DocketNumber: 16610
Judges: Stephens
Filed Date: 2/25/1926
Status: Precedential
Modified Date: 11/8/2024
1. Where one of several defendants in a dormant judgment is dead, and yhere he has left no estate or his estate is insolvent, the judgment may be revived as to the surviving defendants only. It would be a useless and futile act to obtain the appointment of an administrator upon the estate and revive the judgment as against the insolvent estate of the deceased defendant. This ruling is not in conflict with the decision in the case of Funderburk v. Smith, 74 Ga. 515, that a dormant judgment could not be revived without making a nonresident defendant a party. 34 C. J. 677. See, in this connection, Austell v. Langston, 133 Ga. 738 (66 S. E. 917) ; Hall v. Woolley, 59 Ga. 756.

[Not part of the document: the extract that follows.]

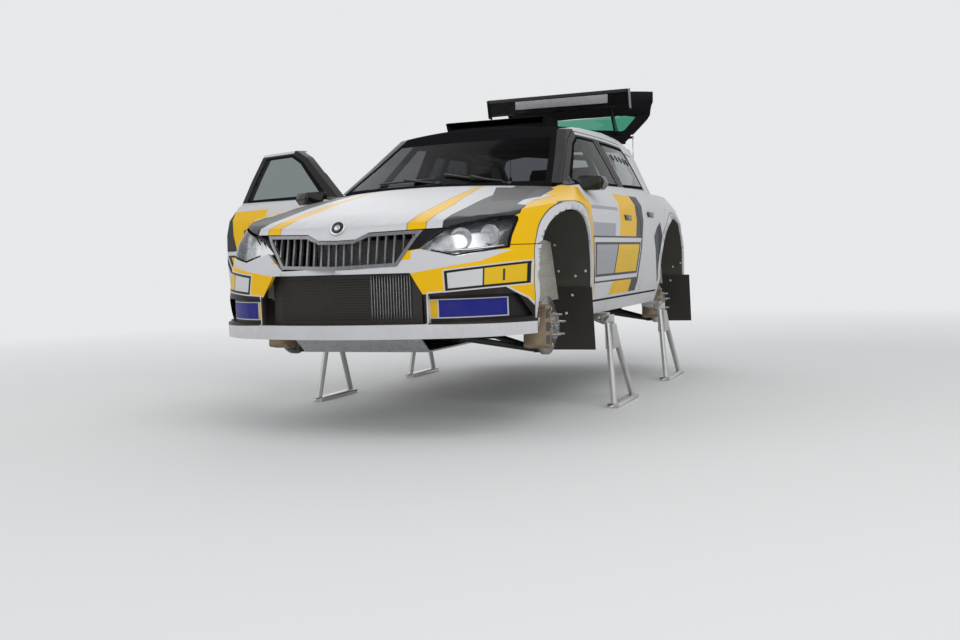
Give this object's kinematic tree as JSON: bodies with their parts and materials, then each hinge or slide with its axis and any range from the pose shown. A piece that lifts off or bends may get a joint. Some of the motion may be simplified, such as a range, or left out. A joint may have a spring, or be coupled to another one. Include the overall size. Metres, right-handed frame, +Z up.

2. Where the dead man had filed an affidavit of illegality to a levy made as against him alone, and where the pendency of such proceeding may have operated to delay the enforcement of the judgment as against him and keep the judgment from becoming dormant as against him, the pendency of such litigation, to which the other defendants were not parties, did not operate to prevent the dormancy of the judgment as against them. Mays v. Compton, 13 Ga. 269; Saffold v. Wade, 56 Ga. 174 (2).
3. This being a scire facias to revive an alleged dormant judgment against all the defendants except one who had died and whose estate was alleged to be insolvent, the court did not err in overruling the demurrer to the petition, based upon the ground that it did not seek a* judgment as against all of the defendants.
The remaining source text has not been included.